## [Problem to work on]
What is wanted is an exact restatement of the lines from the one with "strap_pin(side, label)" through the one with "SCENE = bpy.context.scene", both included, and of no other lines.

## [Materials provided]
··········

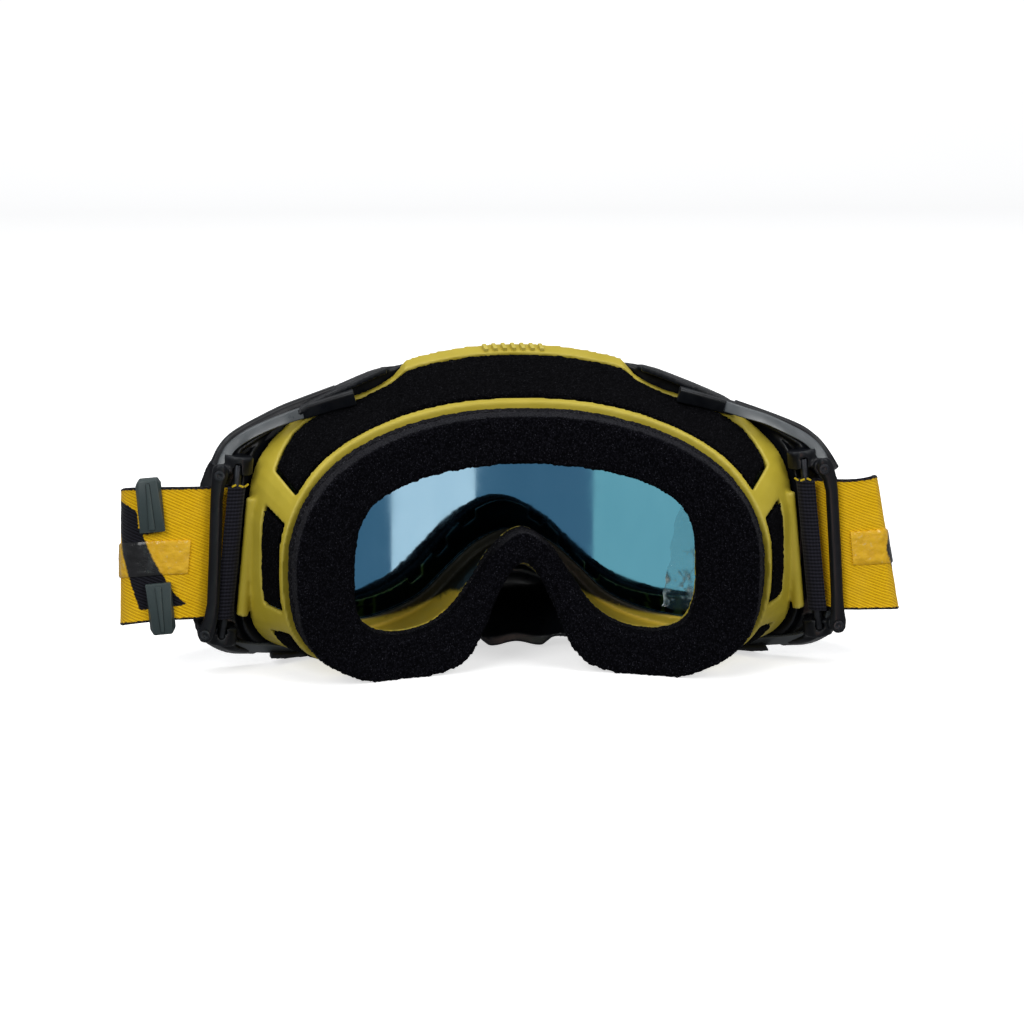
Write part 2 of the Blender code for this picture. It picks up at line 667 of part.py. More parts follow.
def strap_slider():
    """Adjuster: a plate in front of the strap, end walls, and two tabs that hold the strap's edges."""
    half_height, tab, wall = 24.0, 16.0, 1.5
    plate, back, front, face = 9.8, 11.6, 14.8, 16.6
    profile = [
        (plate, -half_height), (plate, half_height), (face, half_height), (face, half_height - tab),
        (front, half_height - tab), (front, half_height - wall), (back, half_height - wall),
        (back, wall - half_height), (front, wall - half_height), (front, tab - half_height),
        (face, tab - half_height), (face, -half_height),
    ]
    shape = bmesh.new()
    sides = []
    for sign in (-1, 1):
        ring = []
        for y, z in profile:
            half = 2.8 if abs(z) > half_height - 0.1 else 3.9
            ring.append(shape.verts.new(Vector((sign * half, y, z)) * MM))
        sides.append(ring)
    count = len(profile)
    for n in range(count):
        m = (n + 1) % count
        shape.faces.new((sides[0][n], sides[0][m], sides[1][m], sides[1][n]))
    shape.faces.new(sides[0][::-1])
    shape.faces.new(sides[1])
    bmesh.ops.recalc_face_normals(shape, faces=shape.faces)
    mesh = bpy.data.meshes.new("strap_slider")
    shape.to_mesh(mesh)
    shape.free()
    made = add_object("strap_slider", mesh, SLATE)
    made.location = (SLIDER_X * MM, 0, SLIDER_Z * MM)
    made.rotation_euler = (0, SLIDER_TILT, 0)
    return made


def tear_off_post(side, label):
    """Mushroom post on the lens that tear-off films hook over."""
    x, z = 72.0, 47.0
    out = Vector((side * x / LENS_RADIUS, -math.sqrt(1 - (x / LENS_RADIUS) ** 2), 0))
    foot = Vector((side * x, lens_y(x), z)) + out * (LENS_THICKNESS / 2 + 0.3)
    name = f"tear_off_post_{label}"
    made = add_object(name, rod_mesh(name, foot, foot + out * 2.6, 1.4, 16), BLACK)
    head = rod_mesh(name + "_head", foot + out * 1.8, foot + out * 3.2, 2.4, 20, 1.8)
    return boolean(made, add_object(head.name, head, None, CUTTERS), "UNION")


def build():
    face_frame()
    lens()
    lens_film()
    outer_frame()
    nose_guard()
    foam_layer("face_foam_base", FOAM_BASE, GREY_FOAM)
    face = foam_layer("face_foam_face", FOAM_FACE, BLACK_FOAM)
    table = add_object("table_cut", box_mesh("table_cut", (-90, -20, -10), (90, 70, 0)), None, CUTTERS)
    boolean(face, table, "DIFFERENCE")
    vent_foam("vent_foam_top", -WINDOWS["top"][1], WINDOWS["top"][1])
    strap()
    silicone_grip()
    strap_slider()
    for side, label in ((1, "left"), (-1, "right")):
        for window in ("side", "low", "cheek"):
            span = sorted(side * u for u in WINDOWS[window])
            vent_foam(f"vent_foam_{window}_{label}", *span)
        strap_pin(side, label)
        keeper(side, label)
        for place, z in KEEPER_SCREWS.items():
            screw(side, label, place, z)
        tear_off_post(side, label)


build()
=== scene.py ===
"""Looks of the motorcycle goggles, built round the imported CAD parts.

Sizes are in millimetres, turned into metres by MM. +X is the wearer's left, -Y the way the wearer looks,
+Z up. The CAD nodes stay as they are: the pieces shown are copies, rounded, swollen or reshaped.
"""

import math

import bmesh
import bpy
import numpy as np
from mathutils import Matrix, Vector, noise


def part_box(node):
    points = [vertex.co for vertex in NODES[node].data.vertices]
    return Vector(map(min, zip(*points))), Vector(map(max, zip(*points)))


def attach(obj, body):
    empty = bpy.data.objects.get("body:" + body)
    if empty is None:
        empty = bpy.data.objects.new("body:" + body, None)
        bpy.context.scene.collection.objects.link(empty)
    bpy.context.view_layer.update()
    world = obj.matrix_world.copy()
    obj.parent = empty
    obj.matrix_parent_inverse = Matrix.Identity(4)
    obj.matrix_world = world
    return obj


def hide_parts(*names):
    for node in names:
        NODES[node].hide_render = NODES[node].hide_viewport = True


MM = 0.001
WELD = 0.002  # points closer than this become one
ON_PLANE = 1e-7  # tolerance of a cut, in metres
SCENE = bpy.context.scene

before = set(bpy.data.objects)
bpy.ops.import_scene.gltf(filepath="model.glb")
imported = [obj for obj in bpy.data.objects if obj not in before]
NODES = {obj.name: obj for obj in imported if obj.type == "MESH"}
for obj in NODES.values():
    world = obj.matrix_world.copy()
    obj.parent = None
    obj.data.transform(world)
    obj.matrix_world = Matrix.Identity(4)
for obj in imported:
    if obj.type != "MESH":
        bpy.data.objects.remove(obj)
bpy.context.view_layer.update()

# --- driving dimensions, mm, as in the CAD source --------------------------------------------------
LENS_RADIUS, LENS_DEPTH, LENS_BENT_TO = 105.0, 36.0, 78.0
LENS_THICKNESS = 1.0
PIN_X, PIN_Y, PIN_RADIUS = 90.2, 12.2, 1.3
STRAP_WIDTH, STRAP_THICKNESS = 41.5, 1.2
STRAP_LOW, STRAP_FRONT_LOW = 17.7, 0.0
LEAN, LEAN_LEVEL = 0.11, 38.5
SELVEDGE = 0.8

# The goggles are symmetric about the middle of the face frame, and the lens front marks the depth.
_low, _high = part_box("face_frame")
SHIFT = Vector(((_low.x + _high.x) / 2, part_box("lens")[0].y + (LENS_DEPTH + LENS_THICKNESS / 2) * MM, 0))


# --- small helpers --------------------------------------------------------------------------------
def placed(x, y, z):
    """A point given in mm from the goggles' middle, in metres in the shared frame."""
    return Vector((x, y, z)) * MM + SHIFT


def smooth(low, high, value):
    """0 up to low, 1 from high, and an S curve between."""
    t = min(1.0, max(0.0, (value - low) / (high - low)))
    return t * t * (3 - 2 * t)


def hermite(knots, u):
    """A smooth curve through knots (u, x, y) read at u, where u counts the knots."""
    last = len(knots) - 2
    i = min(int(u), last)

    def slope(n):
        a, b = knots[max(n - 1, 0)], knots[min(n + 1, len(knots) - 1)]
        return [(q - p) / (b[0] - a[0]) for p, q in zip(a[1:], b[1:])]

    a, b = knots[i], knots[i + 1]
    t = u - a[0]
    h = (2 * t**3 - 3 * t**2 + 1, t**3 - 2 * t**2 + t, 3 * t**2 - 2 * t**3, t**3 - t**2)
    return [
        h[0] * p + h[1] * mp + h[2] * q + h[3] * mq
        for p, q, mp, mq in zip(a[1:], b[1:], slope(i), slope(i + 1))
    ]


def lens_y(x):
    """Depth of the lens at half width x: a cylinder, then its tangent."""
    bent = min(abs(x), LENS_BENT_TO)
    rise = math.sqrt(LENS_RADIUS**2 - bent**2)
    return LENS_RADIUS - LENS_DEPTH - rise + (abs(x) - bent) * bent / rise


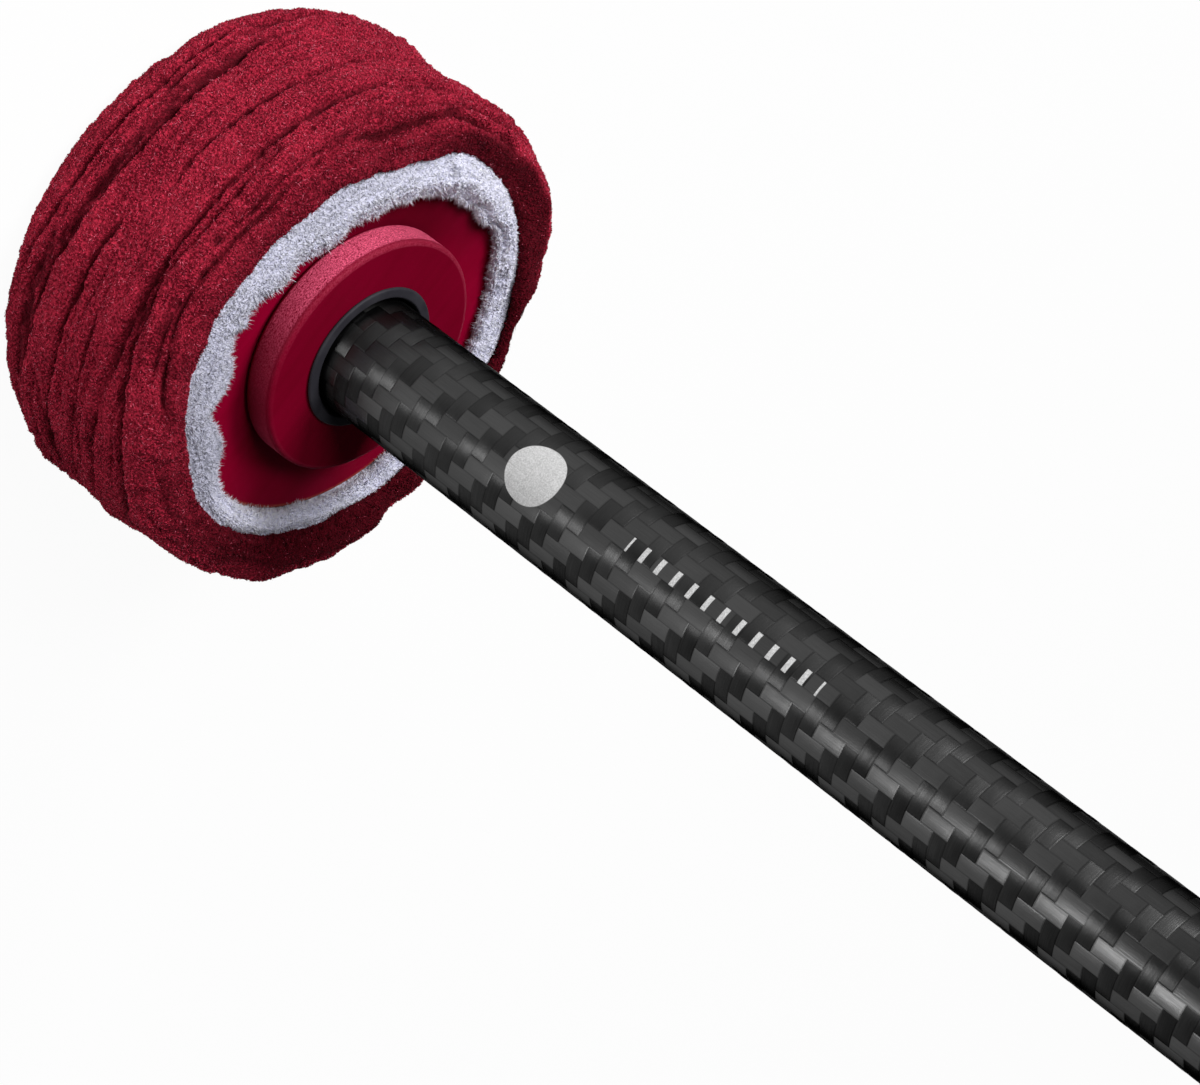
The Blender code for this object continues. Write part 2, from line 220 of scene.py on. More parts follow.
floor_finish = bpy.data.materials.new("floor_paper")
floor_finish.use_nodes = True
paper_tree = floor_finish.node_tree
paper_tree.nodes.clear()
paper = put(paper_tree, "BsdfDiffuse", {"Color": (0.82, 0.82, 0.82)})
glow = put(paper_tree, "Emission", {"Strength": 1.0})
camera_ray, glossy_ray, through_ray = (put(paper_tree, "LightPath", {}, f"Is {kind} Ray")
                                       for kind in ("Camera", "Glossy", "Transmission"))
seen = node_math("MAXIMUM", node_math("MAXIMUM", camera_ray, glossy_ray), through_ray)
blend = put(paper_tree, "MixShader", {"Fac": seen * FLOOR_WHITE, 1: paper, 2: glow})
plug(blend, paper_tree.nodes.new("ShaderNodeOutputMaterial").inputs["Surface"])

floor_mesh = bpy.data.meshes.new("floor")
floor_mesh.from_pydata([(-6, -6, 0), (6, -6, 0), (6, 6, 0), (-6, 6, 0)], [], [(0, 1, 2, 3)])
floor_mesh.materials.append(floor_finish)
floor = show("floor", floor_mesh)
print("floor and surround ready")

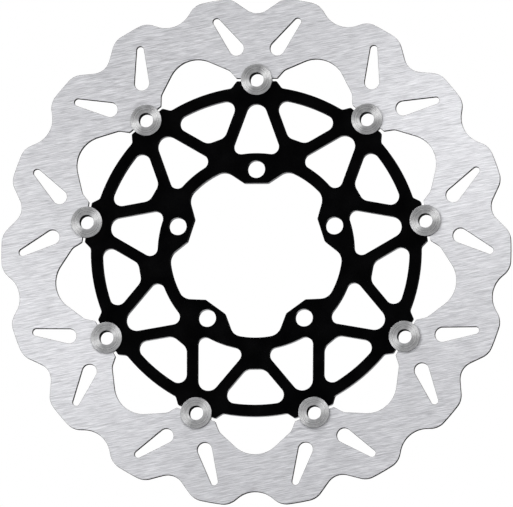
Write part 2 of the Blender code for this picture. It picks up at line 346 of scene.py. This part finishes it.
def outer_windows():
    """A wide window under the rim, halfway between each two bobbins."""
    foot_half, foot_edge, foot_round = GAP_FOOT
    half, rounding = GAP_CORNER
    corner_up = math.sqrt((RIM_INNER - rounding) ** 2 - half ** 2)
    windows = []
    for station in range(len(BOBBINS)):
        line = (station + 0.5) * PITCH
        windows.append(wrap([
            (0.0, 0.0, RIM_INNER),
            at(turned((-half, corner_up), line), rounding),
            at(turned((-foot_half, foot_edge + foot_round), line), foot_round),
            at(turned((foot_half, foot_edge + foot_round), line), foot_round),
            at(turned((half, corner_up), line), rounding),
        ]))
    return windows


def hub_opening():
    """The opening over the wheel's hub, between the ears that take the bolts."""
    half, corner = EAR_CORNER
    fillet, fillet_angle = HUB_OPENING_FILLET
    circles = []
    for bolt in range(BOLT_COUNT):
        line = -bolt * 360.0 / BOLT_COUNT
        circles.append(at(polar(HUB_OPENING - fillet, line + fillet_angle), fillet))
        circles.append(at(turned((half, EAR_EDGE + corner), line), -corner))
        circles.append(at(turned((-half, EAR_EDGE + corner), line), -corner))
        circles.append(at(polar(HUB_OPENING - fillet, line - fillet_angle), fillet))
        circles.append((0.0, 0.0, HUB_OPENING))
    return wrap(circles)


def bolt_holes():
    """Five plain holes for the bolts that hold the disc to the wheel."""
    holes = []
    for bolt in range(BOLT_COUNT):
        holes.append(circle(polar(BOLT_CIRCLE, 360.0 * bolt / BOLT_COUNT), BOLT_HOLE))
    return holes


def curl(inset, depth, size, start, end):
    """A quarter round of a wall: steps of (distance into the metal, depth, lean).

    The lean is the way that the wall faces: -90 is the outboard side, 0 is straight across and
    90 is the hub side. The inset and depth are those of the round's centre. A negative size
    makes the round hollow.
    """
    steps = []
    for step in range(EDGE_STEPS + 1):
        lean = math.radians(start + (end - start) * step / EDGE_STEPS)
        steps.append((inset - size * math.cos(lean), depth + size * math.sin(lean), lean))
    return steps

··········

## [Exercise solution]
        strap_pin(side, label)
        keeper(side, label)
        for place, z in KEEPER_SCREWS.items():
            screw(side, label, place, z)
        tear_off_post(side, label)


build()
=== scene.py ===
"""Looks of the motorcycle goggles, built round the imported CAD parts.

Sizes are in millimetres, turned into metres by MM. +X is the wearer's left, -Y the way the wearer looks,
+Z up. The CAD nodes stay as they are: the pieces shown are copies, rounded, swollen or reshaped.
"""

import math

import bmesh
import bpy
import numpy as np
from mathutils import Matrix, Vector, noise


def part_box(node):
    points = [vertex.co for vertex in NODES[node].data.vertices]
    return Vector(map(min, zip(*points))), Vector(map(max, zip(*points)))


def attach(obj, body):
    empty = bpy.data.objects.get("body:" + body)
    if empty is None:
        empty = bpy.data.objects.new("body:" + body, None)
        bpy.context.scene.collection.objects.link(empty)
    bpy.context.view_layer.update()
    world = obj.matrix_world.copy()
    obj.parent = empty
    obj.matrix_parent_inverse = Matrix.Identity(4)
    obj.matrix_world = world
    return obj


def hide_parts(*names):
    for node in names:
        NODES[node].hide_render = NODES[node].hide_viewport = True


MM = 0.001
WELD = 0.002  # points closer than this become one
ON_PLANE = 1e-7  # tolerance of a cut, in metres
SCENE = bpy.context.scene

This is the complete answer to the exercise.